The Church of God is an evangelical Pentecostal denomination that has emerged in recent years as one of the most prevalent Pentecostal denominations in Georgia. Early missionary work in the state led to the establishment of several churches between 1903 and 1920, and the Church of God retained steady appeal among both Black and white populations for the better part of the twentieth century. In 2006, 522 congregations in Georgia were members of this denomination. The vast majority of churches are located in rural areas of the state, although several urban areas, particularly Atlanta and Augusta, have substantial concentrations of Church of God congregations as well.

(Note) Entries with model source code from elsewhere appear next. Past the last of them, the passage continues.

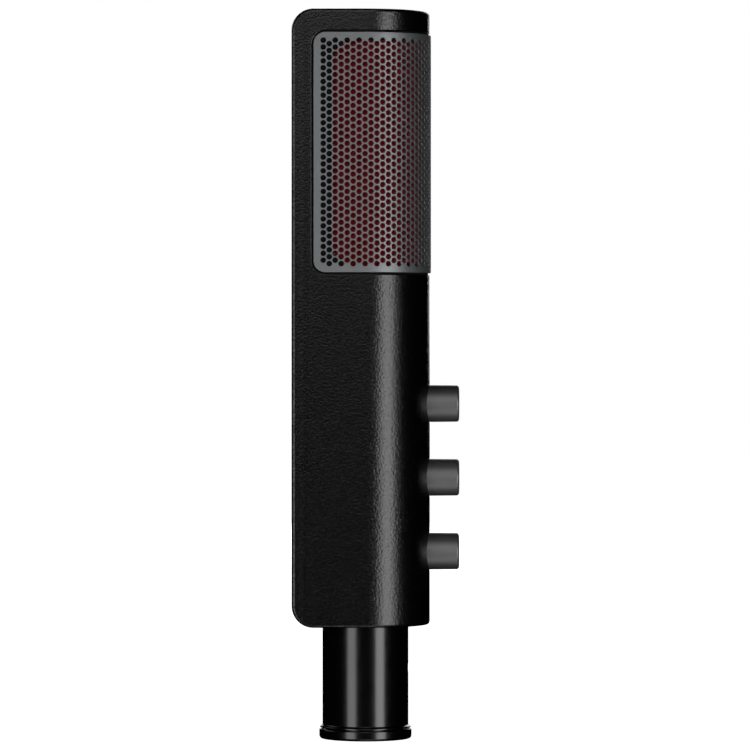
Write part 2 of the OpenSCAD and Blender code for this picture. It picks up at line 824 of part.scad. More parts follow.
module contact_pins() {
    color("#c9a648") for (a = pin_angles) rotate([0, 0, a]) translate([pin_circle_r, 0, 0])
        rotate_extrude() polygon([
            [0, pin_z[0]], [pin_d / 2 - 0.7, pin_z[0]], [pin_d / 2, pin_z[0] + 1.1],
            [pin_d / 2, pin_z[1]], [0, pin_z[1]]]);
}

module set_screw() {
    color("#2a2a2c") difference() {
        rod_x(set_screw_r, 8, stem_r - 0.15, 0, set_screw_z);
        translate([stem_r - 1.6, 0, set_screw_z]) rotate([0, 90, 0]) cylinder(r = 0.85, h = 3, $fn = 6);
    }
}

// ---- Leads ----

module signal_lead() {
    color("#2c2c2e") wire([
        [0, 0, pin_z[1] + 1.2], [0, 0, 45.2], [-3.9, 0, 48.2], [-3.9, 0, 60],
        [-9.5, 0, 67], [main_board_x + board_t + 0.02, 0, 67]], 1);
}

// The ribbon's two leads, down its front and in through the top of the can
module ribbon_lead(y, z_clamp) {
    wire([
        [clamp_t + 0.05, y, z_clamp], [lead_x, y, z_clamp], [lead_x, y, lead_low_z],
        [0, y, lead_low_z], [0, y, trafo_z + 18.5]], 0.35);
}

module ribbon_leads() {
    color("#a03028") ribbon_lead(lead_y, upper_clamp_z + clamp_h / 2);
    color("#e8e8e8") ribbon_lead(-lead_y, lower_clamp_z + clamp_h / 2);
}

main_shell();
rear_cover();
rear_cover_screws();
grille();
windscreen_liner();
grille_frame();
chassis_frame();
chassis_screws();
motor_yoke();
magnet(-1);  // magnet_left
magnet(1);  // magnet_right
pole_piece(-1);  // pole_piece_left
pole_piece(1);  // pole_piece_right
ribbon();
ribbon_clamp(upper_clamp_z);  // upper_clamp
ribbon_clamp(lower_clamp_z);  // lower_clamp
clamp_screws();
clamp_insulators();
damping_pad();
rubber_mounts();
mount_screws();
transformer_bracket();
transformer_can();
transformer_core();
transformer_screws();
control_bracket();
bracket_screws();
control_board();
control_lead();
pot(controls[2]);  // gain_pot
pot(controls[1]);  // phones_pot
pot(controls[0]);  // mix_pot
pot_washers();
pot_nuts();
shaft(controls[2]);  // gain_shaft
shaft(controls[1]);  // phones_shaft
shaft(controls[0]);  // mix_shaft
knob(controls[2]);  // gain_knob
knob(controls[1]);  // phones_knob
knob(controls[0]);  // mix_knob
main_board();
board_components();
board_standoffs();
board_screws();
io_board();
io_standoffs();
usb_socket();
headphone_jack();
jack_ring();
stem_tube();
stem_nut();
base_ring();
connector_insert();
contact_pins();
set_screw();
signal_lead();
ribbon_leads();
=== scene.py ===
# A side-address ribbon microphone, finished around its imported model, piece by piece as it is
# assembled.
import math

import bmesh
import bpy
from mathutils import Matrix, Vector


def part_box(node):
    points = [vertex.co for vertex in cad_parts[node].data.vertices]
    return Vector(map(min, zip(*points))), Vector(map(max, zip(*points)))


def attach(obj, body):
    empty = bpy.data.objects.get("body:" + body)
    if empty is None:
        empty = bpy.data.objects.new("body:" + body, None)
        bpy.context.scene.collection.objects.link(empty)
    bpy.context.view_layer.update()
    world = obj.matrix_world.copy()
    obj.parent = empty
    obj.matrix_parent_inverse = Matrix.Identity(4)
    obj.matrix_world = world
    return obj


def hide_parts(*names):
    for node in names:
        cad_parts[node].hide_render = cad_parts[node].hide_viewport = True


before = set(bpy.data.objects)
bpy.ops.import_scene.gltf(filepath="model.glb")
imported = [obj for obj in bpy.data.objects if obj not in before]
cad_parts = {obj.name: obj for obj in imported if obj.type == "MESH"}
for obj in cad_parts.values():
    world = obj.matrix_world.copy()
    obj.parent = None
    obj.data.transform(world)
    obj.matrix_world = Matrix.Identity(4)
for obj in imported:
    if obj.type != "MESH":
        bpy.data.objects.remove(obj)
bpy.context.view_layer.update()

# ---- Main shell ----
# The housing: one aluminium casting with a flat back, flat sides and a round front, powder coated
# satin black. The grille's window, the three knob holes, the stem's seat and the rear opening are
# machined into it, and the window, the knob holes and the rear opening each get a slightly eased
# edge.
MM = 0.001
MICRON = 1e-6
shell_low, shell_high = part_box("main_shell")
body_r = shell_high.y
body_back = -shell_low.x
grille_low, grille_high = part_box("grille")
grille_gap = 0.55 * MM
knob_names = ["gain", "phones", "mix"]
knob_z = {name: sum(c.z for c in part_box(name + "_knob")) / 2 for name in knob_names}


def nothing_selected():
    bpy.ops.object.select_all(action="DESELECT")


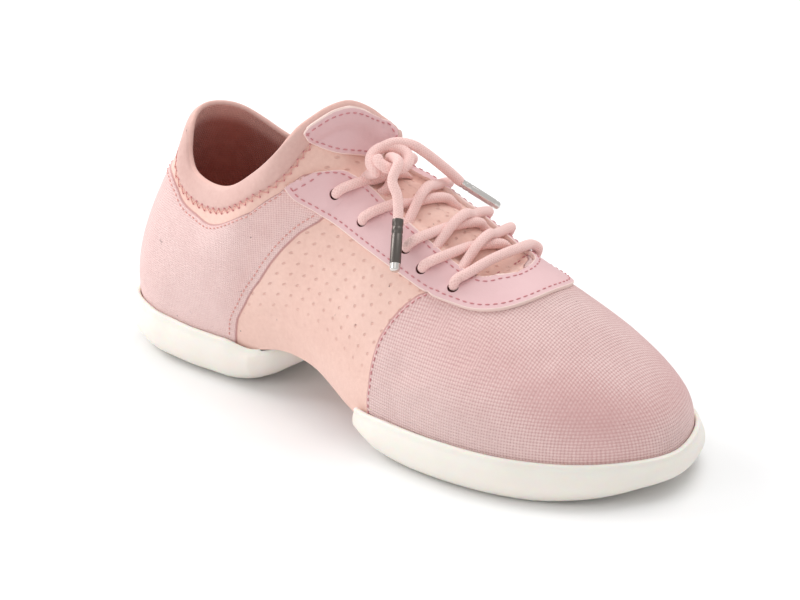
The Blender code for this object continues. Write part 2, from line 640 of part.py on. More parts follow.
stay_mesh = sheet("eyestay", stay_edges(), 4, STAY_THICKNESS)
stay_grid = bmesh.new()
stay_grid.from_mesh(stay_mesh)
stay_tree = BVHTree.FromBMesh(stay_grid)
stay_grid.free()
stay = finish("eyestay", stay_mesh, leather)
outer_holes, inner_holes = hole_spots()
for k, spot in enumerate(outer_holes + inner_holes):
    above = laid(spot, 0.005)
    punch_mesh = bpy.data.meshes.new("punch")
    grid = bmesh.new()
    bmesh.ops.create_cone(grid, cap_ends=True, segments=12, radius1=HOLE_DIAMETER / 2, radius2=HOLE_DIAMETER / 2,
                          depth=0.012, matrix=Matrix.Translation(spot)
                          @ (above - spot).to_track_quat("Z", "Y").to_matrix().to_4x4())
    grid.to_mesh(punch_mesh)
    grid.free()
    punch = bpy.data.objects.new("punch_%d" % k, punch_mesh)
    bpy.context.scene.collection.objects.link(punch)
    punch.hide_render = True
    punch.display_type = "WIRE"
    cut = stay.modifiers.new("hole %d" % k, "BOOLEAN")
    cut.operation = "DIFFERENCE"
    cut.solver = "EXACT"
    cut.object = punch

patch_edges = list(zip(strand([last_spot(*row[:3]) for row in PATCH], 14),
                       strand([last_spot(*row[3:]) for row in PATCH], 14)))
patch = finish("tongue_patch", sheet("tongue_patch", patch_edges, 4, PATCH_THICKNESS), leather)

insole = finish("insole", loft([insole_section(t) for t in rib_numbers()], "insole"), foam)
heel = finish("outsole_heel", sole_unit("outsole_heel", 0, HEEL_TIP_RIB, True), rubber)
fore = finish("outsole_forefoot", sole_unit("outsole_forefoot", FORE_UNIT_RIB, LAST_RIB), rubber)

STACK = SHEET_GAP + STAY_THICKNESS     # top of the lace stay above the upper
RADIUS = LACE_DIAMETER / 2


def hole_end(spot, towards):
    """Route of a lace that comes over the stay from `towards` and turns down into a hole."""
    level = (towards - spot)
    level = level.normalized()
    return [laid(spot + level * 0.0110, STACK + RADIUS + 0.0012), laid(spot + level * 0.0070, STACK + RADIUS + 0.0014),
            laid(spot + level * 0.0036, STACK + RADIUS + 0.0018),
            laid(spot + level * 0.0006, STACK + RADIUS * 1.1), laid(spot, 0.0018)]


def crossing(start_edge, spot, lift):
    """One strand from beside a stay's inner edge, over the tongue, to the hole on the other side."""
    middle = start_edge.lerp(spot, 0.42)
    low = RADIUS + GAP * 2.0
    first = start_edge.lerp(spot, 0.06)
    return [laid(first, low), laid(start_edge.lerp(spot, 0.2), low + lift * 0.5), laid(middle, low + lift)] \
        + hole_end(spot, start_edge)


bar_out, bar_in = outer_holes[0], inner_holes[0]
bar = joined_tubes("lace_bar", [hole_end(bar_out, bar_in)[::-1][:3] + [laid(bar_out.lerp(bar_in, 0.35), 0.006),
                   laid(bar_out.lerp(bar_in, 0.65), 0.006)] + hole_end(bar_in, bar_out)[1:]], cord)
bar.name = "lace_bar"
for k in range(1, 5):
    from_out = outer_holes[k - 1].lerp(inner_holes[k - 1], 0.38).lerp(outer_holes[k], 0.32)
    from_in = inner_holes[k - 1].lerp(outer_holes[k - 1], 0.38).lerp(inner_holes[k], 0.32)
    over = crossing(from_in, outer_holes[k], LACE_DIAMETER * 0.85)
    under = crossing(from_out, inner_holes[k], 0.0)
    joined_tubes("lace_cross_%d" % k, [under, over], cord)


def route(rows):
    return [last_spot(*row) for row in rows]


def rod(name, start, direction, diameter, length, material):
    """A metal lace end on the line of the cord, GAP beyond its end."""
    first = start + direction * GAP * 2
    return tube(name, [first, first + direction * length], diameter, material)


lace_knot = tube("lace_knot", even(route(KNOT_ROUTE), PATH_STEP), LACE_DIAMETER, cord)
near_points = even(route(NEAR_ROUTE), PATH_STEP)
lace_end_near = tube("lace_end_near", near_points, LACE_DIAMETER, cord)
far_points = even(route(FAR_ROUTE), PATH_STEP)
lace_end_far = tube("lace_end_far", far_points, LACE_DIAMETER, cord)
rod("aglet_near", near_points[-1], (last_spot(*NEAR_TIP) - near_points[-1]).normalized(), AGLET_DIAMETER,
    AGLET_LENGTH, gunmetal)
rod("aglet_far", far_points[-1], (last_spot(*FAR_TIP) - far_points[-1]).normalized(), AGLET_DIAMETER * 0.8,
    AGLET_LENGTH, chrome)
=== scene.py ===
from math import cos, pi, radians, sin, tan

import bmesh
import bpy
import numpy as np
from mathutils import Matrix, Vector
from mathutils.bvhtree import BVHTree
from mathutils.kdtree import KDTree


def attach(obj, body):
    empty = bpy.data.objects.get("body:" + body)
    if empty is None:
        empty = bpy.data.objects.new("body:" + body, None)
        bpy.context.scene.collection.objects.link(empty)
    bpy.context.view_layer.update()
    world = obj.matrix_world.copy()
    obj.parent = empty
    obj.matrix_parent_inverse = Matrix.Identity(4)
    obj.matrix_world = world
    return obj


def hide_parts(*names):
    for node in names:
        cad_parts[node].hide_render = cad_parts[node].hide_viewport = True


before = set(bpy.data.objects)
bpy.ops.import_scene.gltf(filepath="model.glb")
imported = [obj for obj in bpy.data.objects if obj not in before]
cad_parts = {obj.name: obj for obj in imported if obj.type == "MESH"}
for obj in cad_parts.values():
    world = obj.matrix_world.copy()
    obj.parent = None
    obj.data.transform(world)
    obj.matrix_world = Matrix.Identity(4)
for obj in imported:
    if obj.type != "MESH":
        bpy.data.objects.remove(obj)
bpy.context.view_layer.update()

# Camera: the photo's viewpoint, high in front of the outer side and far off with a long lens. It shows the
# shoe's outer side, the throat and a look down into the collar.
turn = radians(39.0)
lift = radians(24.5)
roll = radians(-0.6)
away = Vector((sin(turn) * cos(lift), -cos(turn) * cos(lift), sin(lift)))
level = Vector((cos(turn), sin(turn), 0))
upward = away.cross(level)
level, upward = cos(roll) * level + sin(roll) * upward, cos(roll) * upward - sin(roll) * level
lens = bpy.data.cameras.new("camera")
lens.sensor_width = 36
lens.lens = 365.589
lens.clip_start = 0.1
lens.clip_end = 40
camera = bpy.data.objects.new("camera", lens)
bpy.context.scene.collection.objects.link(camera)
camera.matrix_world = Matrix((level, upward, away)).transposed().to_4x4()
camera.location = Vector((0.095, 0, 0.035)) + away * 3.0101 - level * 0.0037 + upward * 0.0068
bpy.context.scene.camera = camera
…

Several denominations fall under the moniker “Church of God,” but most often it denotes the Church of God (Cleveland), a denominational movement with roots in an 1886 meeting of Christians at the Barney Creek Meeting House on the Tennessee and North Carolina border. The denomination’s name originally referred to Cleveland, Tennessee. Richard Spurling, a Baptist minister, founded the denomination as a reaction against what he described as “man-made” Baptist creeds and argued that the New Testament should be the sole authority for church doctrine and practice. The denomination aligned itself with Pentecostal and Holiness churches during the 1900s and 1910s, affirming such tenets as the inerrancy of the Bible; the process of sanctification; glossolalia, or speaking in tongues; divine healing; and the pre-millennial second coming of Jesus Christ.
Evangelism also emerged as a particularly important goal of congregations affiliated with the Church of God. Indeed, the work of missionaries has contributed directly to the growth of the denomination from a few thousand at the beginning of the twentieth century to about 1 million members in the United States and more than 6 million members in 150 countries at the end of the twentieth century.